If there is any simple, succinct, somewhat contrarian lesson to be drawn from the Deepwater Horizon disaster, it is this: The federal government is neither too big nor too intrusive but is in fact shockingly meek and weak -- at least when dealing with giant corporations whose operations can imperil the entire planet. That was essentially the message delivered yesterday by Interior Department Inspector General Mary Kendall, whose congressional testimony was overshadowed by the Tony Hayward show on Capitol Hill.
Kendall told Congress that the U.S. Minerals Management Service, the regulatory agency that oversees petroleum and mining development on federal property, is pathetically understaffed and poorly trained. Its regulations are out of date and it is unable to collect even the most basic data needed for its statutory mission:
The IG also said that the MMS relies too heavily on oil companies "to document and accurately report on operations, production and royalties." Kendall said she's launched an investigation of those practices in the wake of the explosion of the Deepwater Horizon well and the subsequent spill.

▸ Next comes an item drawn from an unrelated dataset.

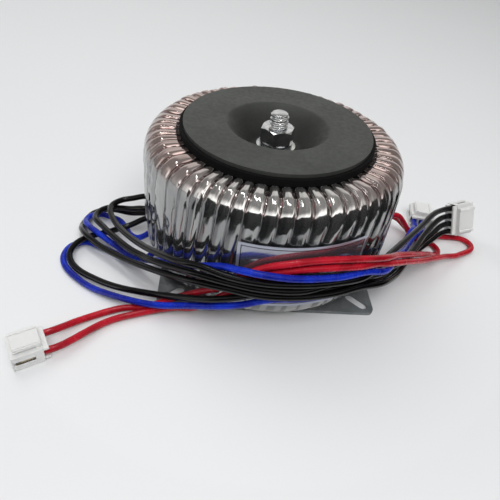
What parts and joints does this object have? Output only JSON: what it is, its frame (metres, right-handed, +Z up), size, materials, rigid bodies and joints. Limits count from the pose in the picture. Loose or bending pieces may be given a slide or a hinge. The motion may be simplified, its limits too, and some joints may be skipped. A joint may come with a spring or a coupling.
{
  "type": "toroidal power transformer",
  "caption": "Toroidal mains transformer clamped between a slotted base plate and a dished top plate, with flexible colour-coded leads ending in crimp housings.",
  "frame": {"origin": "on the axis of the centre bolt, at the underside of the base plate", "axes": "+Z up along the bolt; X and Y along the sides of the base plate; -Y is the side of the label, and the leads leave the ring near -X and +X"},
  "size_m": [0.2131, 0.1392, 0.069],
  "materials": {
    "plate_steel": "satin",
    "gasket_rubber": "matt",
    "core_steel": "satin",
    "crepe_tape": "matt",
    "copper": "enamelled",
    "inner_film": "clear",
    "outer_film": "clear, mirror-like over copper",
    "label_stock": "satin",
    "dish_steel": "matt",
    "zinc_steel": "bright zinc",
    "red_insulation": "semi-gloss",
    "black_insulation": "semi-gloss",
    "blue_insulation": "semi-gloss",
    "nylon": "translucent",
    "terminal_tin": "tinned"
  },
  "bodies": {
    "root": {"base_plate": "plate_steel", "bottom_gasket": "gasket_rubber", "core": "core_steel", "core_insulation": "crepe_tape", "primary_winding": "copper", "primary_film": "inner_film", "secondary_winding": "copper", "secondary_film": "inner_film", "auxiliary_winding": "copper", "outer_film": "outer_film", "label": "label_stock", "top_gasket": "gasket_rubber", "top_plate": "dish_steel", "centre_bolt": "zinc_steel", "flat_washer": "zinc_steel", "spring_washer": "zinc_steel", "hex_nut": "zinc_steel", "red_lead_1": "red_insulation", "red_lead_2": "red_insulation", "black_lead_1": "black_insulation", "black_lead_2": "black_insulation", "black_lead_3": "black_insulation", "black_lead_4": "black_insulation", "blue_lead_1": "blue_insulation", "blue_lead_2": "blue_insulation", "red_housing": "nylon", "black_housing": "nylon", "blue_housing": "nylon", "red_terminals": "terminal_tin", "black_terminals": "terminal_tin", "blue_terminals": "terminal_tin"}
  },
  "joints": []
}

Kendall criticized the MMS for having only five paragraphs in its regulations on how to investigate such an incident. She said the MMS investigation of the Deepwater Horizon spill is required to follow Coast Guard regulations, which are "completely backwards".
"MMS inspectors, at least in the Gulf of Mexico region, operate relatively independently, with little direction as to what must be inspected, or how," Kendall said.
Not only are the MMS inspectors often unable or unwilling to adequately regulate the drilling operators but there are far too few of them and their training is sorely lacking:
While the MMS has 10 inspectors for the 23 facilities in the Pacific Ocean, it has only approximately 60 inspectors for the nearly 4,000 facilities in the Gulf.
Additionally, Kendall said that the MMS training program, developed between 1984 is "out of date," resulting in employees conducting faulty inspections.
Students of government have long accepted as a rule of thumb that hiring additional well-trained auditors to oversee major government programs such as Medicare or Medicaid always results in savings that amount to many multiples of the cost in salaries and overhead. (The more general argument for a muscular government is very capably and entertainingly articulated by Jeff Madrick in his excellent book "The Case for Big Government.") A similar principle plainly applies to oil platform inspectors, because perhaps if there were more of them, better trained, with real regulatory clout, we not only would suffer less pollution and earn more royalties every day -- but this time we could have saved $100 billion or so in economic damages, along with the Louisiana wetlands and the Gulf of Mexico too.